Aborto, la situazione in Italia
In Italia, nel 2020, le interruzioni
volontarie di gravidanza effettuate sono state meno di 100.000, e il dato
italiano rimane tra i valori più bassi a livello internazionale. Nel 2020 sono
state (dato provvisorio) 67.638, nel 2019 poco di più, 73.207, e comunque
il 4,1% in meno rispetto al 2018. Rispetto al 1983, anno in cui si è registrato
il numero più alto in Italia (234.801), nel 2018 il numero risultava più che
dimezzato. Cifre che potrebbero inoltre non raccontare tutta la verità, visto
che le relazioni vengono stilate solo sulla base degli interventi effettuati e
non sull’effettiva richiesta di accesso ai servizi da parte delle donne.

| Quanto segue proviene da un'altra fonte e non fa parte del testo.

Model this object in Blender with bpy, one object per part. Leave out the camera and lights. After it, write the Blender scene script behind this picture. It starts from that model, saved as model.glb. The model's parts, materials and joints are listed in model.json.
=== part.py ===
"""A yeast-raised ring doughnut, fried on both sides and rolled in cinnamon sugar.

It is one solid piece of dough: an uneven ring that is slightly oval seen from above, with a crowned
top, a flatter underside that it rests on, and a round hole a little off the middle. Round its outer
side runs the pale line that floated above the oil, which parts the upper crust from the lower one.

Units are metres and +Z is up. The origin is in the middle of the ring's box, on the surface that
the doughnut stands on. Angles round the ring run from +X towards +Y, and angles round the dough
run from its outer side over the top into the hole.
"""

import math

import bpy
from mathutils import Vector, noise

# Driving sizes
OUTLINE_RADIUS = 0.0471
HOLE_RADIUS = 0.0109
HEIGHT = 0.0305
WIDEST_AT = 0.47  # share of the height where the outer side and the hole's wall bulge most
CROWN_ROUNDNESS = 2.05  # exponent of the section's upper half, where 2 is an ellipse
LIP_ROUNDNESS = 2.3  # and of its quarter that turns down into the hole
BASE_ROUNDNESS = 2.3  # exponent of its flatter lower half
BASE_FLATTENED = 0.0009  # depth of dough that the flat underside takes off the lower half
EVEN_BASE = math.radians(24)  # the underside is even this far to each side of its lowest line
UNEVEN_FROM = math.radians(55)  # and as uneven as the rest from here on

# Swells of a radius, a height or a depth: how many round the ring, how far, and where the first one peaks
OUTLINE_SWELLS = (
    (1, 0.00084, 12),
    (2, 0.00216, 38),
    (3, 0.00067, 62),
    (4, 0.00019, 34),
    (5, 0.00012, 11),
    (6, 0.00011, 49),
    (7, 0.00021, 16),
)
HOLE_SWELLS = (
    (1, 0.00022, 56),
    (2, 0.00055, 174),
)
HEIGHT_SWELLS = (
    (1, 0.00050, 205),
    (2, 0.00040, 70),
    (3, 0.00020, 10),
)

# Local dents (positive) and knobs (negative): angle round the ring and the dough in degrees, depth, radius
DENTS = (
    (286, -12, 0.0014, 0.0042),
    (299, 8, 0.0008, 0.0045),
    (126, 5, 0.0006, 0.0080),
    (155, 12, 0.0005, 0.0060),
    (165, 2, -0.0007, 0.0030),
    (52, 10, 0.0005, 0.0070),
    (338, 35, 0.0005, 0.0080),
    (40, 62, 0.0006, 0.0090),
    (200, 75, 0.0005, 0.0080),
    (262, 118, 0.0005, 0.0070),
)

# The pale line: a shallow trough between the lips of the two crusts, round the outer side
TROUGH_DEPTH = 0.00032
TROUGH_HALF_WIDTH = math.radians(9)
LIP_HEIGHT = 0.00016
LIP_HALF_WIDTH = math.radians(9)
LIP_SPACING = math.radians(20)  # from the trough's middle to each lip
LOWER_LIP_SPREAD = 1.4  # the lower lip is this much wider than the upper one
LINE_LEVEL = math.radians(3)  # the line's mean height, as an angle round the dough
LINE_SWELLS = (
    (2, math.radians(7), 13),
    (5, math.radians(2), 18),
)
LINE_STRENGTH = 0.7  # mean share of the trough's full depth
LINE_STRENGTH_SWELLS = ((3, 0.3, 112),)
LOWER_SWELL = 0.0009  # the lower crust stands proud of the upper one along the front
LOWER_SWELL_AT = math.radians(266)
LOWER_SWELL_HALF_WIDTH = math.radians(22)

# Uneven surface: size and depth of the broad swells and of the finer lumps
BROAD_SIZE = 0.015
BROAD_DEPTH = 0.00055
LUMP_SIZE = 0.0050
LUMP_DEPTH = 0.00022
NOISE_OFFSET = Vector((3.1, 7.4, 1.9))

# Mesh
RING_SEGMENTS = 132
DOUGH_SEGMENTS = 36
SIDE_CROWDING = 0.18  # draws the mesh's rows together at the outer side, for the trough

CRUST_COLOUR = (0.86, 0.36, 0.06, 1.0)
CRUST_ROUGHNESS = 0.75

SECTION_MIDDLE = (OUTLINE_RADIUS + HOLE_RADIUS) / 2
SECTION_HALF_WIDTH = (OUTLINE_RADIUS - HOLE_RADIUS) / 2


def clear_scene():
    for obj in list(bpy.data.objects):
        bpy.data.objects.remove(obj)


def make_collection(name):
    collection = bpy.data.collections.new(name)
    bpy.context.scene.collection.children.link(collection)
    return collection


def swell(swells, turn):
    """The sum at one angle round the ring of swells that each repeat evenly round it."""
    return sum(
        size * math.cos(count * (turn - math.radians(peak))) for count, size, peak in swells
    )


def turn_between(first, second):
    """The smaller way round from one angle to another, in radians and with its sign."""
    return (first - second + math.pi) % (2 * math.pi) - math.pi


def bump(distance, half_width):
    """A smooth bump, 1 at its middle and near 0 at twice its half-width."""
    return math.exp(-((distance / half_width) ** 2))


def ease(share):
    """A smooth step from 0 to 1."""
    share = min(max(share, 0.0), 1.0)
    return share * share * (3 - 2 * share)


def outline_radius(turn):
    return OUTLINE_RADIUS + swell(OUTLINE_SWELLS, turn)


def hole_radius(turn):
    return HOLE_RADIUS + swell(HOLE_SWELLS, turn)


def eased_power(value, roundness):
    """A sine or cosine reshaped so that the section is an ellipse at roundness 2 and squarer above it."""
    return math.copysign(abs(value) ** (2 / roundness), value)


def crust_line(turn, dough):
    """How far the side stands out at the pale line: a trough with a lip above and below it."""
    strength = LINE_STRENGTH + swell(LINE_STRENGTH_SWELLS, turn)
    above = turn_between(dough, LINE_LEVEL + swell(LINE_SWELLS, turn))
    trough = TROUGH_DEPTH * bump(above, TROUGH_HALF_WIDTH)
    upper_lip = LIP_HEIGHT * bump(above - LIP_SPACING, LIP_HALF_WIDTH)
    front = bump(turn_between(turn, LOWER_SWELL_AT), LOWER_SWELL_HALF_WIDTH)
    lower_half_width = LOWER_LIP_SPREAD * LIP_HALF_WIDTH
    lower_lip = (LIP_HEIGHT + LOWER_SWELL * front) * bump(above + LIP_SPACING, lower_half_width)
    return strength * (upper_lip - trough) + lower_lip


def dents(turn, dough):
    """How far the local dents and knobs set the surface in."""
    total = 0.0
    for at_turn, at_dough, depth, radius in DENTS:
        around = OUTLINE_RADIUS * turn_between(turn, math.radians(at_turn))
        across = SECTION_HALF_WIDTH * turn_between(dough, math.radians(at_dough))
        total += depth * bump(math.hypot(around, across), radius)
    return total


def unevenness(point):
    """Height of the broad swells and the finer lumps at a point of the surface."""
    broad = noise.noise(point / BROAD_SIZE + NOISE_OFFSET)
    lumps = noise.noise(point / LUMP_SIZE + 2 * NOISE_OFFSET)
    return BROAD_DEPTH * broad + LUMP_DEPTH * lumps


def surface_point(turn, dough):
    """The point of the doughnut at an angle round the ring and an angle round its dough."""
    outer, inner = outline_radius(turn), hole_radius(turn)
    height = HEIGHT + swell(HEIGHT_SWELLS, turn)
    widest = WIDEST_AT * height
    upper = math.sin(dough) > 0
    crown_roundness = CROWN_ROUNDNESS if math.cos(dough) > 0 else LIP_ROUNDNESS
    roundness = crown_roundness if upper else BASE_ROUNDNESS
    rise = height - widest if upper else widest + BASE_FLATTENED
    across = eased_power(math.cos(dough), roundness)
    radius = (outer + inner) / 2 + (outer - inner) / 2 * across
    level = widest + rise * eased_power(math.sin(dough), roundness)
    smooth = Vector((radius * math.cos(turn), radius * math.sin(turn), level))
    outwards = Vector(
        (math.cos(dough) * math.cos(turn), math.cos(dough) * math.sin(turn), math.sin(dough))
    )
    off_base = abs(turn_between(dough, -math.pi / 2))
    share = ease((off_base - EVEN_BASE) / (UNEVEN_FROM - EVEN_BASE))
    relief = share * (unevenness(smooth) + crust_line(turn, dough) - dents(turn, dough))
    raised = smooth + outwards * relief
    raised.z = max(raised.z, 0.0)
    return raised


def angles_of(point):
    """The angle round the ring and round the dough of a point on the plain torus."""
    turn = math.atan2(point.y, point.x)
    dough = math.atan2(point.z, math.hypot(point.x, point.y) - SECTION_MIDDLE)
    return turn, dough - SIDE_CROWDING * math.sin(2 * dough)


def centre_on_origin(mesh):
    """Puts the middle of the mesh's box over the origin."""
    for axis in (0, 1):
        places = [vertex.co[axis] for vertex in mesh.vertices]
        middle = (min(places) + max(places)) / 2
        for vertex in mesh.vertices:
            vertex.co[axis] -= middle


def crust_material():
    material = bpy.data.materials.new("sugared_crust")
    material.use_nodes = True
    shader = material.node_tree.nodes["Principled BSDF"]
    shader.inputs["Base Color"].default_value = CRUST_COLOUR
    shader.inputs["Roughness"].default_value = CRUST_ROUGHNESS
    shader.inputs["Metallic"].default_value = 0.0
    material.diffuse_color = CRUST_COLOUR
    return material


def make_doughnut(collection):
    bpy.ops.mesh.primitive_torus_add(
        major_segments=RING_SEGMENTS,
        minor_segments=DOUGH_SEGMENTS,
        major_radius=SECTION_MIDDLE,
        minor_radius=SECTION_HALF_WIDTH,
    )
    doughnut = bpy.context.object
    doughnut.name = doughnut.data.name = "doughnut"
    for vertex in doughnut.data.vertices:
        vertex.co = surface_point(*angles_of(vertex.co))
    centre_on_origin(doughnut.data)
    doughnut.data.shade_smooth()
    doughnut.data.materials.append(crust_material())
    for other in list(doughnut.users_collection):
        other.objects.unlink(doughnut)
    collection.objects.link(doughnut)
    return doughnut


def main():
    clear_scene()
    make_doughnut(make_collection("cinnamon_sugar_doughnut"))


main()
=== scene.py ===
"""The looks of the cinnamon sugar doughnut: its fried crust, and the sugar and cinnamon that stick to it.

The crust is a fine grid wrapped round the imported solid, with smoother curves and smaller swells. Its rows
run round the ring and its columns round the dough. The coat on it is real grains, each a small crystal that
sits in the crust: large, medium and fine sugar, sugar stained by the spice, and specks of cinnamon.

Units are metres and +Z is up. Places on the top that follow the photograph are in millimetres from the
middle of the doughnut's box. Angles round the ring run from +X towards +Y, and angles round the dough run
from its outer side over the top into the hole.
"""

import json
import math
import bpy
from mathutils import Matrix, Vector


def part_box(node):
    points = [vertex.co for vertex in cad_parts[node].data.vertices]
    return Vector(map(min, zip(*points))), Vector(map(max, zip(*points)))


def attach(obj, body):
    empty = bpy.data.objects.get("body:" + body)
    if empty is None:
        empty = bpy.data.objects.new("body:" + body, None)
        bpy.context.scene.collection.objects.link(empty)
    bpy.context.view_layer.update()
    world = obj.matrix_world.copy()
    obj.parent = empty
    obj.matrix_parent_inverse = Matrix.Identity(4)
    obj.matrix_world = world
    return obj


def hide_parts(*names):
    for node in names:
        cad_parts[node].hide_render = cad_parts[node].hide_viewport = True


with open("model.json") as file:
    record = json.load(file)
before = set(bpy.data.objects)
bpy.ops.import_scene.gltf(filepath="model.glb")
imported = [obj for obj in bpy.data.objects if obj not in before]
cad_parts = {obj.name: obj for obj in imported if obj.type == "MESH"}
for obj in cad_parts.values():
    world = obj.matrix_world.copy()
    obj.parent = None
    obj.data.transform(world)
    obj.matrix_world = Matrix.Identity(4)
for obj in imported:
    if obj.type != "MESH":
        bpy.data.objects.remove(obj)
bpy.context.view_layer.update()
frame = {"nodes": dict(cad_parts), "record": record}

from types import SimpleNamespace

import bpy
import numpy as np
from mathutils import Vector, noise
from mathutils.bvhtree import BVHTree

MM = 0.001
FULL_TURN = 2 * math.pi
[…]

Secondo Silvana Agatone, presidente di
Laiga 194,
"L'aspetto più preoccupante è proprio quello degli ospedali - aveva detto Agatone a Today - stanno diminuendo inesorabilmente gli ospedali in cui è possibile sottoporsi a interruzione volontaria di gravidanza, il trend va avanti ormai da anni. E diminuisce anche il personale: i medici non obiettori sono pochi, vanno in pensione, e i più giovani non li sostituiscono".